Villagers go solo for stop-dam
The 50 residents of Chicholidhana village, 60 km from the Betul district headquarters, had never before looked forward to rains so excitedly. This time they are waiting eagerly. Ranjan elaborates.india Updated: Jun 05, 2009 00:40 IST
The 50 residents of Chicholidhana village, 60 km from the Betul district headquarters, had never before looked forward to rains so excitedly. This time they are waiting eagerly.
The reason: a 130-ft stop-dam has come up at the village after years of conceptualisation and hard work that will help them grow two crops every year from now on.
The villagers said they didn’t have any major irrigation facility. Rains and tube-wells were the only means to irrigate the fields.
With the ground water level plummeting alarmingly over the past decade, they faced a lot of difficulty irrigating their fields.
Sixty-year-old Liladhar Sujane told HT, “Since my childhood we could not even think of two crops a year. We had only kharif.”

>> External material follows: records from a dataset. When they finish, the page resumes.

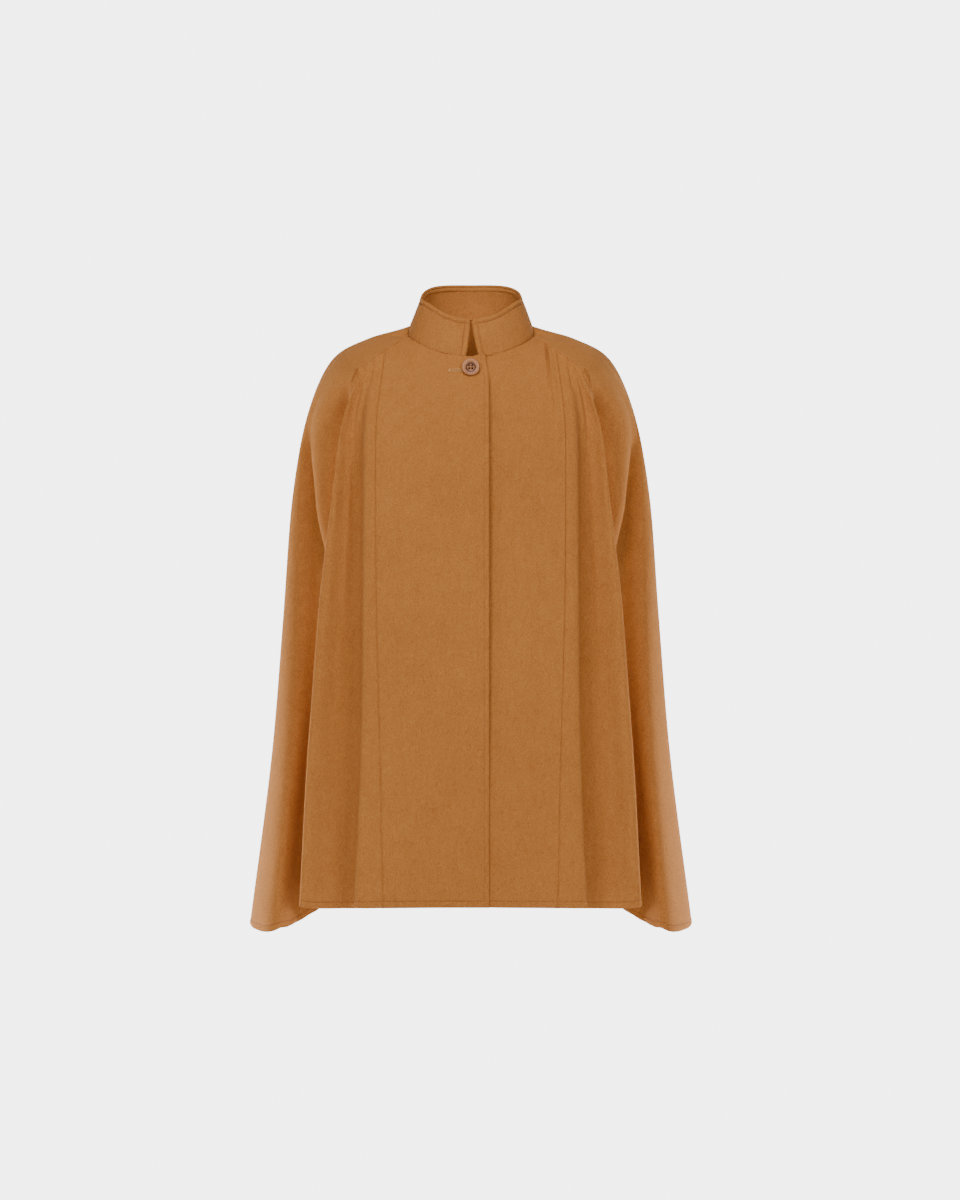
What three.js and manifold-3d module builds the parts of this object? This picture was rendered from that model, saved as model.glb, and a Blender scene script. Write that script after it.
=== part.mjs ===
// A hip-length wool cape as it hangs on a wearer: a stand collar over two fronts that lap at the
// centre, side fronts that hang in folds from a sloping yoke seam, a raglan panel over each shoulder
// and one back panel. Millimetres, +Z up, the front faces -Y, +X is the wearer's left.
// The origin is the middle of the neck opening, level with the shoulder ends of the neck seam.
import * as THREE from "three";
import { mergeVertices } from "three/addons/utils/BufferGeometryUtils.js";
import Module from "manifold-3d";

// Cloth and seams
const CLOTH = 2.4; // the coat cloth
const COLLAR_CLOTH = 3.8; // two layers turned at the edge
const SEAM_GAP = 0.3;
const YOKE_GAP = 0.7; // wider where two panels meet at a slight angle
const YOKE_REACH = 0.2; // how far below the yoke the wider gap is kept, in stations

// Neck seam and collar
const NECK_HALF_WIDTH = 90.5;
const NECK_FRONT = 72;
const NECK_BACK = 66;
const NECK_FRONT_DROP = 38;
const NECK_BACK_RISE = 28;
const SHOULDER_POINT_DEG = 80; // where the yoke seam meets the neck seam, from the centre front
const COLLAR_TOP = { halfWidth: 72, front: 60, back: 60, frontRise: 14, sideRise: 53, backRise: 79 };

// Centre front
const OVERLAP = 26; // each front past the centre line
const OVERLAP_AT_NECK = 21;
const LAP_STEP = CLOTH + 0.7; // how far the under front lies behind the over front
const LAP_EASE = 16; // the width over which the under front comes forward again
const CORNER_RISE = 3; // the over front's top corner stands this far above the neck seam

// The small tuck that starts on the yoke seam of the left front, at this share of the way from the
// shoulder point to the front seam. The cloth towards the centre stands over the cloth beyond it.
const TUCK = { at: 0.5, crest: 1.8, valley: 3.4, half: 0.34, reach: 1.5 };

// Button and buttonhole
const BUTTON = { radius: 12.7, thick: 4.2, rim: 6.2, dish: 1.5, hole: 1.0, pitch: 4.0, drop: 56.5, off: 2.0 };
const SHANK_RADIUS = 1;
const BUTTONHOLE = { inner: -4, outer: 30, half: 2.1, slit: 0.5, thick: 0.9, eye: 2, eyeLength: 9 };

// The yoke seam runs from the shoulder point to the top of the outer front fold.
const YOKE_SEAM = [
  { across: 89.1, forward: 12.5, up: -6.6 },
  { across: 108, forward: 42, up: -17 },
  { across: 134, forward: 66, up: -37 },
  { across: 162, forward: 74, up: -58 },
];

// Heights of the six stations below the yoke, from the yoke's end down to the hem.
const HEIGHTS = {
  front: [-58, -133, -243, -408, -600, -800],
  side: [-38, -124, -237, -410, -608, -843],
  back: [-60, -140, -245, -410, -605, -832],
};

// Fold lines of one half from the centre front outwards. A line starts on the neck seam at `neck`
// degrees or on the yoke seam at the share `yoke`, and then passes through the five lower stations:
// armpit, chest, waist, hip and hem. `side` is its share of the way from front to side heights, and
// `crown` is how far it bulges over the collarbone above the armpit.
const FRONT_LINES = [
  { name: "centre front", neck: 0, side: 0,
    across: [0, 0, 0, 0, 0], forward: [126, 152, 165, 175, 185] },
  { name: "front body", neck: 30, side: 0, crown: 1,
    across: [38, 39, 38, 37, 36], forward: [126, 152, 165, 175, 185] },
  { name: "under the collar", neck: 58, side: 0, crown: 7,
    across: [72, 74, 71, 68, 64], forward: [125, 151, 164, 175, 186] },
  { name: "shoulder point", neck: SHOULDER_POINT_DEG, side: 0, crown: 26, corner: true,
    across: [95, 97, 93, 88, 83], forward: [121, 148, 163, 175, 187] },
  { name: "front seam", yoke: 0.5, side: 0, crown: 4,
    across: [131.5, 131.7, 129.7, 124, 119.6], forward: [117, 143, 159, 174, 189] },
  { name: "inner fold crest", yoke: 0.66, side: 0,
    across: [145, 147, 147.5, 150, 158], forward: [113, 138, 154, 169, 187] },
  { name: "inner fold valley", yoke: 0.73, side: 0,
    across: [153, 155, 154.5, 154, 157], forward: [101, 121, 135, 146, 159] },
  { name: "between the folds", yoke: 0.8, side: 0,
    across: [165, 171, 178, 187, 195], forward: [98, 117, 131, 143, 155] },
  { name: "outer fold crest", yoke: 0.87, side: 0,
    across: [179.5, 193, 211, 226, 236], forward: [98, 116, 128, 140, 152] },
  { name: "behind the crest", yoke: 0.94, side: 0.05,
    across: [178, 190, 206, 219, 228], forward: [80, 90, 100, 111, 123] },
  { name: "raglan seam", yoke: 1, side: 0.25,
    across: [177, 186, 194, 203, 211], forward: [60, 63, 70, 74, 82] },
];

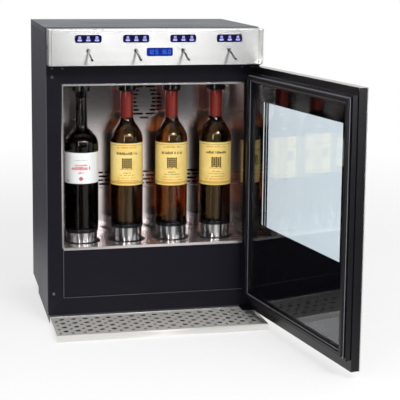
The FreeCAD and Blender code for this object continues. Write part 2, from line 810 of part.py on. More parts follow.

The idea that a stop-dam be constructed over the nullah outside the village was mooted about a decade ago among the 12 families whose agricultural fields — 60 to 70 acres — lie on both sides of the nullah. But some families did not like the idea as parts of their fields would be submerged.
With the rabi crop eluding them every year and the water crisis forced them to reconsider. They finally consented to the project four years ago.
But the task wasn’t easy.
“We gave several applications and reminders to the authorities at the block and tehsil levels but to no avail,” Rishi Sujane told Hindustan Times.
At one point, government offcials said the project would cost more than Rs 5 lakh but the villagers did it with Rs 3 lakh. The money flowed in trickles. Some villagers even took loans for the project. The beneficiaries put in their hard work and with the help of back hoe (JCB) machines, the work was completed in a few months this year.
“That we can also construct a stop-dam still thrills me. We thought if we could overcome the constraints, the reward would be crop bounty for generations to come. With two crops every year and fishing in the reservoir, the returns will be manifold. This will also inspire others to achieve the impossible without government support,” said Leeladhar, exuding hope and confidence.